27 décembre 2007

Auscultons le bilan de fin d'année des Inrocks

Le bilan de fin d'année des Inrocks, c'est toujours un grand moment. Dès qu'il est publié, c'est un peu le Café du Commerce dans ta chambre : les mails arrivent de partout pour dénoncer ce scandale, cette saignée, cette trahison aux valeurs historiques du magazine. Cette année, Interprétations Diverses chausse sa mauvaise foi et en dit aussi du mal.


Le classement des 50 meilleurs disques de 2007 des Inrocks vient d'être publié et comme tous les ans, ce vieux magazine vingtenaire en prend plein la tête dans les commentaires (lisez-le, c'est assez marrant). Mais élargissons le débat et essayons de comprendre pourquoi, une fois de plus, ce classement ne rassemble que les déçus.
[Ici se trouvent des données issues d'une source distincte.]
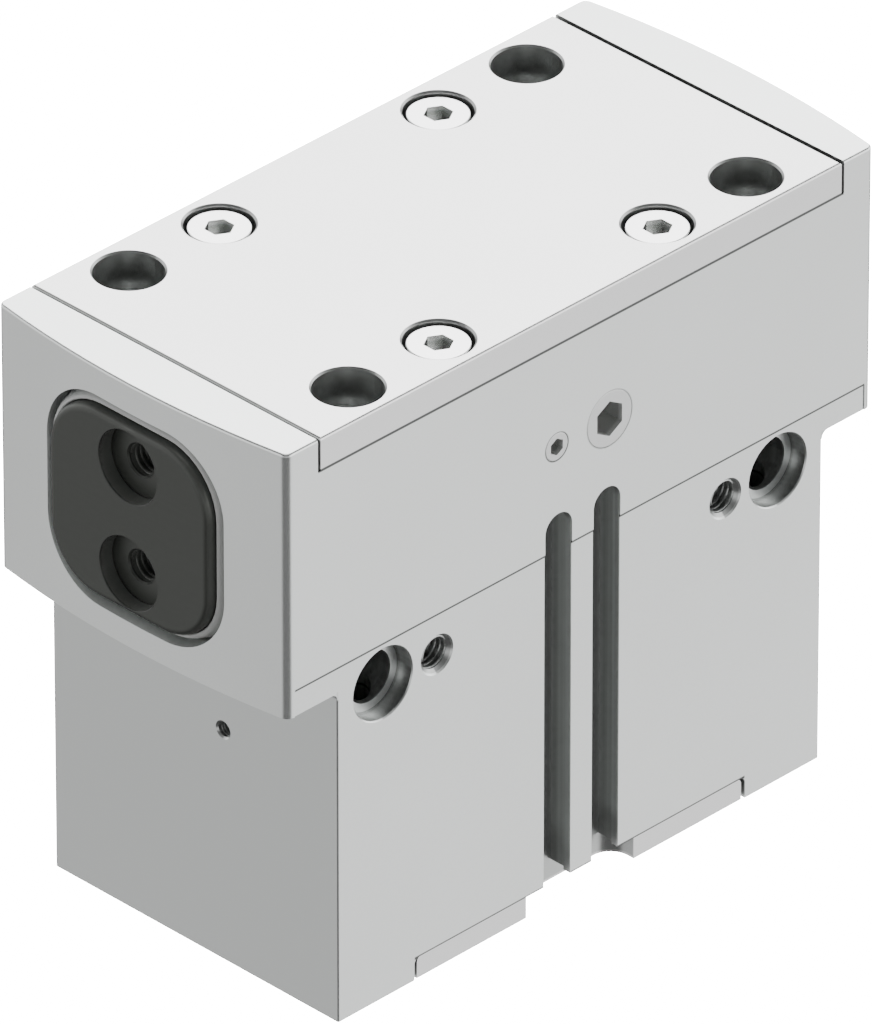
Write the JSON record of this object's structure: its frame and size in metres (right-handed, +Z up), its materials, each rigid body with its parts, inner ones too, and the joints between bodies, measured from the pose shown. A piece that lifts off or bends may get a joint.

Les Inrocks publient cette année dans l'édition papier les listes de chaque critique et on peut donc mieux se rendre compte des rapports de force au sein de la rédaction. Nous avons compté les points.
Si l'élection du disque de l'année était un vote démocratique et non pas une élection à la russe, voici à quoi aurait ressemblé le top 10 (pardon pour les ex-aequos) :
  1. LCD Soundsystem - Sound of Silver (8 votes)
  2. PJ Harvey - White Chalk (8 votes)
  3. Animal Collective - Strawberry Jam (6 votes)
  4. Panda Bear - Person Pitch (6 votes)
  5. Loney Dear - Loney, Noir (5 votes)
  6. Burial - Untrue (4 votes)
  7. The Coral - Roots & Echoes (4 votes)
  8. Robert Wyatt - Comicopera (4 votes)
  9. Beirut - The Flying Cup Club (4 votes)
  10. Neil Young - Chrome Dreams II (4 votes)
  11. Radiohead - In Rainbows (4 votes)
  12. Alela Diane - The Pirate's Gospel (4 votes)
  13. Gossip - Standing in the way of control (4 votes)
A comparer avec le top 10 réel :
  1. LCD Soundsystem - Sound of Silver
  2. Justice - ✝
  3. Loney Dear - Loney, Noir / Sologne
  4. Animal Collective - Strawberry Jam
  5. Klaxons - Myths of the Near Future
  6. Kanye West - Graduation
  7. PJ Harvey - White Chalk
  8. Patrick Watson - Close to Paradise
  9. Alela Diane - The Pirate's Gospel
  10. M.I.A. - Kala
Pour vous aider dans votre jeu des 7 différences, signalons juste que les albums de Justice et Klaxons n'ont receuilli chacun que... trois votes. Quant à Kanye West, il s'est péniblement attiré deux votes. Remarquons aussi que l'album de Neil Young, pourtant plébiscité par quatre rédacteurs, n'est même pas présent dans la liste des 50 meilleurs disques ! Ou que Panda Bear, indiscutablement un des meilleurs albums de l'année, pointe à la 19e place malgré ses 6 votes.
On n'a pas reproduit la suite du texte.